Conocedor de la violencia latinoamericana, sobre todo en los días de dictadura argentina donde miró de cerca la muerte de miles, la desaparición de otros tantos y una iglesia omisa ante el salvajismo militar, el padre Francisco quería pisar la región que supera la ficción: el México hundido en su peor crisis de impunidad y terror, el Michoacán lacerado por el narcotráfico y corrupción y la Morelia devastada en su tejido social por una violencia ya normalizada, el mismísimo infierno mexicano.

En la homilía de la misa ofrecida en el Estadio Venustiano Carranza, mencionó que en los ambientes de violencia, podredumbre e impunidad donde se desprecia la dignidad de los seres humanos,  la resignación es un instrumento que emerge para condenarnos al miedo a vivir: “una resignación que no sólo nos atemoriza, sino que nos atrinchera”. En el mismo sentido, asumió la responsabilidad moral de la Iglesia ante la cruda realidad mexicana, llamando a quienes tienen la misión eclesiástica, a no caer en la tentación de paralizarse ante la violencia, la corrupción, el narcotráfico, el desprecio por la persona, la indiferencia ante el sufrimiento y la precariedad, e incluso, a permanecer temerosos. A no conformarse, “con el ¿y qué le vamos a hacer?, la vida es así”, mientras más de 20 mil religiosos de todo el país realizaban en la antesala, el pase de lista del 1 al 43 el número de alumnos desaparecidos de la Normal Rural Raúl Isidro Burgos, de Ayotzinapa, Guerrero, uniéndose al conteo miles de voces contagiadas a los alrededores del inmueble que hicieron que se escuchara por todo el Acueducto hasta retumbar en la Catedral de Morelia, un impulso de la población que la visita de Francisco despierta en las almas sedientas de consuelo y enfermas de impunidad.

Levantó la voz ante un problema del que nadie quiere hablar: la precaria situación de la juventud mexicana. Planteó lo difícil que resulta para los jóvenes sentirse la riqueza de México “cuando impera la adversidad, cuando no hay oportunidades de trabajo digno, posibilidades de estudio, cuando no se sienten reconocidos los derechos que terminan impulsándolos a situaciones límites”, pidiéndoles que no permitan su desvalorización y su trato como mercancías, sobre todo ante el mercado laboral criminal: “es cierto, capaz que no tendrán el último carro en la puerta, no tendrán los bolsillos llenos de plata, pero tendrán algo que nadie nunca podrá sacarles que es la experiencia de sentirse amados, abrazados y acompañados”. 

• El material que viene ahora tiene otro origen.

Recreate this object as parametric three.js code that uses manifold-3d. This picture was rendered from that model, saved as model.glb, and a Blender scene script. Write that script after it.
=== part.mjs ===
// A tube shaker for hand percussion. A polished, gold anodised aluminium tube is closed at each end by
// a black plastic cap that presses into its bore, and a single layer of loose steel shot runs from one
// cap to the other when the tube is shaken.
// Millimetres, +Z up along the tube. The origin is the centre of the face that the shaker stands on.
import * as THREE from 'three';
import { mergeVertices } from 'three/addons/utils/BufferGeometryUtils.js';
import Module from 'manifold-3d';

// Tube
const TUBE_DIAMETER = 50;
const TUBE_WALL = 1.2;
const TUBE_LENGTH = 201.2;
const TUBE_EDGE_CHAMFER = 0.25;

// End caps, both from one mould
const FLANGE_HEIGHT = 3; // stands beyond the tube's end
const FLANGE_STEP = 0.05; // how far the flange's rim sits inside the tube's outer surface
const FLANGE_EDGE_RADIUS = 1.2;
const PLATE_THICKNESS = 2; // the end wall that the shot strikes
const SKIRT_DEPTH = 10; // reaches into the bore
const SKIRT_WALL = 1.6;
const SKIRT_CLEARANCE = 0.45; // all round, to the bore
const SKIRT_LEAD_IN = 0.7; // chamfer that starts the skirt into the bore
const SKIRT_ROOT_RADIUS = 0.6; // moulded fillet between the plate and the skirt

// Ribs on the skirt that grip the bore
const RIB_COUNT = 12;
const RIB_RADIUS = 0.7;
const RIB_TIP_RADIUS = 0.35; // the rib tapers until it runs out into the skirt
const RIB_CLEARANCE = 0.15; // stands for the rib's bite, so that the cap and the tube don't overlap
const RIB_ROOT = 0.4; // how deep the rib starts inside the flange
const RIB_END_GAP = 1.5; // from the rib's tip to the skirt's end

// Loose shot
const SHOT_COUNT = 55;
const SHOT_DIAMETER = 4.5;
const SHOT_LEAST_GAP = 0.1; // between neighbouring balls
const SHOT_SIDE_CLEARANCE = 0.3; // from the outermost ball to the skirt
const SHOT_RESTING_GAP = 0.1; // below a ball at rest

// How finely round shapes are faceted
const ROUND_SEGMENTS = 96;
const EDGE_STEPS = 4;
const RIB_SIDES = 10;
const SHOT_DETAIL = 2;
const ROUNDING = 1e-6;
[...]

Francisco fue discreto ante el imperdonable protocolo, herencia del gesto simbólico manejado por la milenaria habilidad diplomática de la iglesia. No confrontó la clase política mexicana ante su responsabilidad en los 150 mil muertos, 130 mil desaparecidos y más de 350 mil desplazados por el narcotráfico, lo que hubiera ayudado a pasos de gigante, a no permitir que la narcopolítica confirme su predominio sobre la sociedad. A pesar de ello, el Papa no tolero las risas ocultas de la cúpula política mexicana, cuando se refirió a sus relaciones con el crimen organizado y la corrupción, mientras ellos departían del festín organizado en Palacio Nacional. Tampoco se sorprendió del aparente clima de paz presentado ante los ojos de tan singular huésped. Comprobó por el contrario, el rompimiento de la dicotomía del gobernante y del criminal, por ello se negó a bendecir al sostén del Dantesco infierno mexicano, que ocupó las primeras filas y relegó a sus fieles a ver desde las calles al Papa Latinoamericano.

Por ello, y a razón de doble línea, la corrupción fue un tema reiterativo en su discurso: la tentación de la riqueza es adueñarse de bienes que han sido dados para todos “es tener el pan a base del sudor del otro o hasta de su propia vida…en una familia o en una sociedad corrupta, ese es el pan que se le da de comer a los propios hijos”, siendo enfático el remitente, en que la corrupción es absolutamente inadmisible.

Finalmente, a razón de conclusión, lo que dejó claro para los miles de mexicanos que vivimos su visita, fue su autoridad moral, potestad capaz de relevar el evidente vacío de liderazgo ético en México: un corrompido liderazgo incapaz de dialogar con la otredad, ya que como dijo Francisco “no se puede dialogar con el Diablo, porque siempre se pierde”.